J’étais venue à Nice non pas pour me baigner, mais parce le Musée d’art moderne et d’art contemporain de la ville (Mamac) accueille une rétrospective des œuvres d’Ernest Pignon-Ernest*, un enfant du pays, réalisées depuis 50 ans. Un demi-siècle que cet artiste inclassable, dont la rue est le lieu d’expression, raconte notre humanité souffrante à travers des figures de poètes, de résistants et d’anonymes dessinées au fusain qu’il colle dans les lieux hantés par leur disparition. Politique autant qu’artistique, sa démarche exacerbe le potentiel mémoriel d’un lieu en y incorporant une présence dérangeante qui s’oppose à l’oubli, au déni. De Lyon à Alger, de Santiago du Chili à Ramallah, de Naples à l’Afrique du Sud…, les fantômes de Bertie Albrecht, Maurice Audin, Pablo Neruda, Mahmoud Darwich, Pier Paolo Pasolini, Hector Pieterson et tant d’autres suintant des murs, prennent à la gorge le passant incrédule. Quand, au début des années 1980, pour protester contre le jumelage engagé par la municipalité de Nice avec Le Cap, alors capitale du régime de l’apartheid, l’artiste et sa compagne collent en une nuit, sur la longueur du parcours du cortège officiel, des portraits sérigraphiés d’un jeune noir tué par des policiers blanc, l’image produite fait effraction dans nos consciences et augmente notre sensibilité au monde. Est-ce un hasard si cet artiste a vu le jour dans une cité marquée par son cosmopolitisme et bordée par la Méditerranée ? L’attachement qu’il conserve pour sa ville en dépit du succès planétaire qu’il connaît, sa simplicité, sa curiosité, et surtout son engagement par delà toutes frontières, m’enjoignent à voir en lui, essentiellement, un Méditerranéen.
La Méditerranée, « cette machine à fabriquer des civilisations » selon la phrase de Paul Valéry, emportée aujourd’hui par la tourmente identitaire dans d’effroyables abysses, est fondamentalement un espace mythologique et poétique. C’est dans cet espace qui contient des peuples et des lieux marqués certes par la diversité, les déchirements, mais aussi par des rapports de profonde réciprocité et des échanges de savoirs philosophiques, culturels, scientifiques multiples et variés d’une rive à l’autre depuis l’Antiquité, que l’Orient et l’Occident se sont mutuellement fécondés. Le « choc des civilisations », formule aussi « choc » que désastreuse, reprise comme une antienne par certains politiques et commentateurs hexagonaux, nous sert ad nauseam la vision d’une Europe expurgée de tout apport du Sud, ou devrais-je dire des Sud, qui constitue pire qu’une méprise, une imposture.

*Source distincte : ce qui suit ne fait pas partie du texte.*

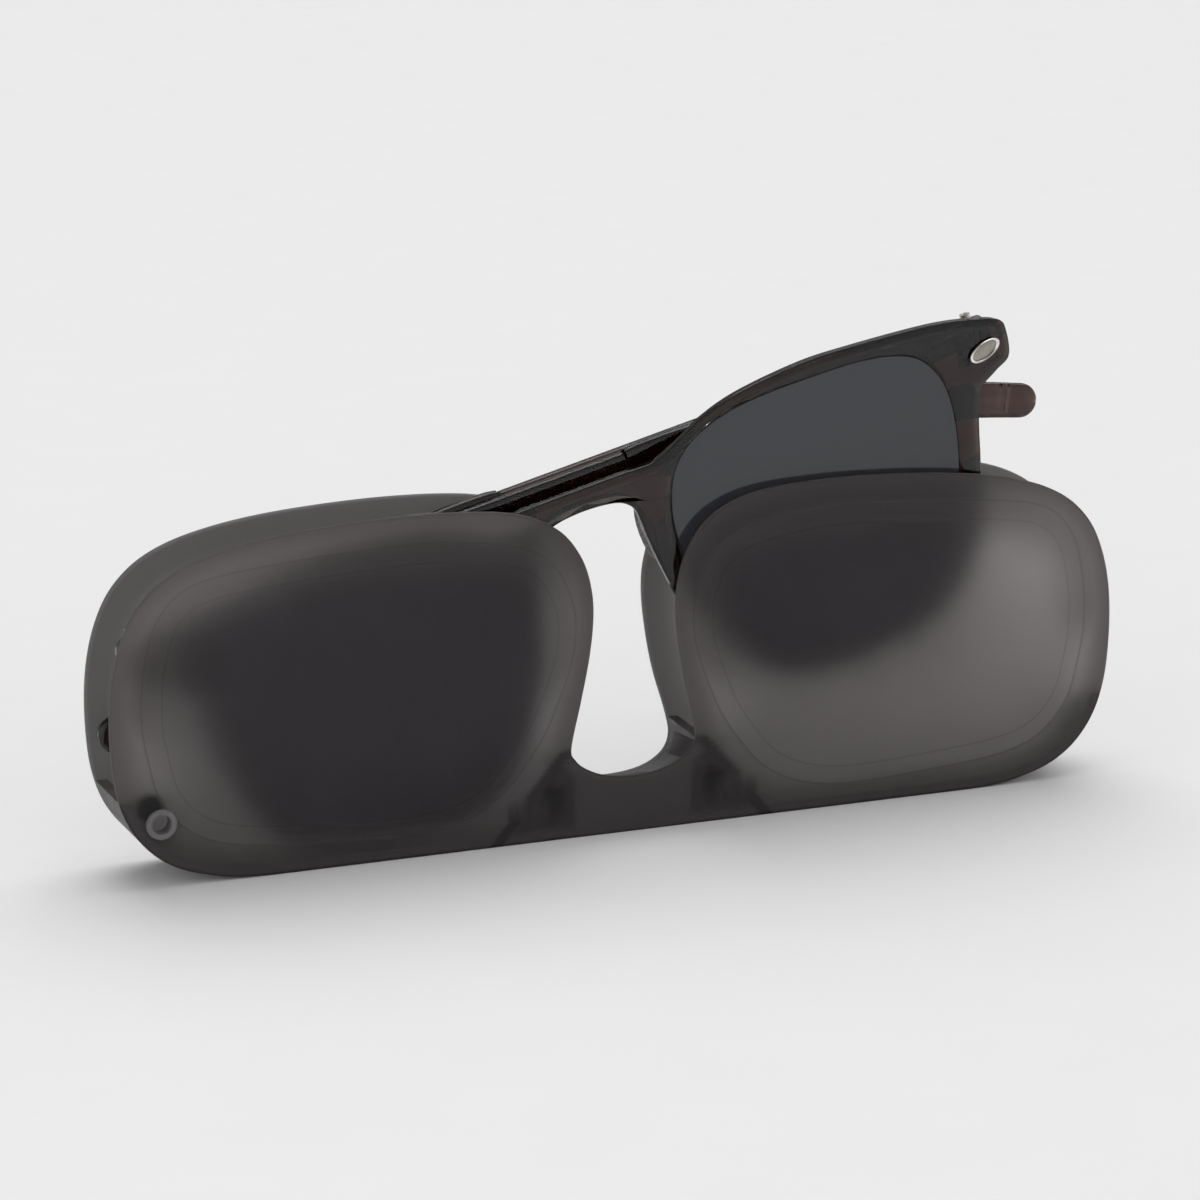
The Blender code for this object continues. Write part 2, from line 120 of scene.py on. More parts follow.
SLEEVE_GROOVES, GROOVE_DEPTH, GROOVE_HALF_WIDTH = (65.2, 66.4, 67.6), 0.5, 0.2
SLEEVE_STEP, SLEEVE_STEP_SPAN = 0.5, (12.0, 30.0)  # extra height at the root, and where it fades
RIB_TOP_X, RIB_TOP_Z, RIB_RUN = 10.0, 12.8, 10.6  # a rib leans outwards by its run down to z = 0
EYELET_BORE_SHARE = 0.62  # of the eyelet's outer radius
PAINTED_CREASE_LINES = ((-1.9, 0.55), (0.8, 0.3))  # how far inside the pillow line each painted crease line runs, and its strength
FRONT_ROUND_STEPS, BACK_ROUND_STEPS = 6, 5  # rings of each wall edge's two quarter rounds
SIDES = (("left", -1), ("right", 1))

# ---------------------------------------------------------------- stage, in metres and degrees

FLOOR_HALF, FLOOR_DROP = 6.0, 0.00002
KEY_DIRECTION, KEY_SPREAD = (0.2, 0.38, 1.0), 1.1
STRIP_POWER, STRIP_PLACE, STRIP_SIZE = 0.25, (-0.75, -0.25, 0.35), (0.12, 0.6)
STRIP_TARGET = (0, 0, 0.03)
CAMERA_AROUND, CAMERA_ABOVE, CAMERA_ROLL = -22.756, 14.476, 0.293
CAMERA_TARGET_MM, CAMERA_DISTANCE = (-5.489, -6.7, 33.927), 0.5535
CAMERA_LENS_MM, CAMERA_SENSOR_MM = 121.2, 36

# ---------------------------------------------------------------- lines and loops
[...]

Sur cette plage où je me prélasse, un arrêté sera bientôt pris, suivant l’exemple de certaines communes voisines, pour interdire le port du burkini, version balnéaire du voile intégral islamiste. À cette heure, je me répète, mes déambulations ne m’ont permis d’en croiser aucun spécimen, mais la menace semble sérieuse. En esprit libre, du moins j’aime à le penser, j’ai en horreur toute tentative d’embrigadement des mentalités et des corps. Ce costume de bain ne me fait pas envie, je ne suis pas dupe ce qu’il représente, mais l’acceptation de la différence culturelle me semble une donnée irréductible de la vie en société dans une République, avec une limite claire : qu’aucune pratique, vestimentaire ou autre, n’atteinte à la liberté d’autrui. Même aux heures chaudes que nous traversons, je continue à préférer la brûlure du soleil au repli sous le parasol identitaire et reste convaincue que la lutte contre l’islamisme ne se joue pas sur la plage, mais en Méditerranée.
C’est en Orient que le soleil se lève pour toujours, en Occident qu’il finit sa course. Entre temps, pour certains d’entre nous, il aura changé de sexe, ou plutôt de genre : le soleil en arabe est du genre féminin, la lune du genre masculin. Cette nuit, je regarderai l’astre à la fois mâle et femelle paraître à la cime de l’Araucaria géant dont les écailles frôlent les étages de l’Auberge de jeunesse où je suis descendue, en mesurant ses progrès jusqu’à la pleine sphère. Dans certaines de nos campagnes, les invocations à la pluie à la pleine lune d’août, pour arroser les récoltes, n’ont pas totalement disparu. Cet irrationnel qui m’enchante fait aussi partie de notre culture et de notre imaginaire communs, il passe en fraude d’une rive à l’autre, se joue des frontières comme des lois. Au fond de moi, je n’ai qu’une prière : qu’une identité méditerranéenne émerge enfin, nous unissant tous.
Marie Bardet
21 septembre 2016
* Jusqu’au 8 janvier 2017. Renseignements : mamac-nice.org. Une magnifique installation de l’artiste consacré aux mystiques chrétiennes, « Extases », occupe parallèlement (mais seulement jusqu’au 2 octobre) l’église abbatiale de Saint-Pons, un chef d’œuvre d’architecture baroque méconnu, sur les hauteurs de Nice.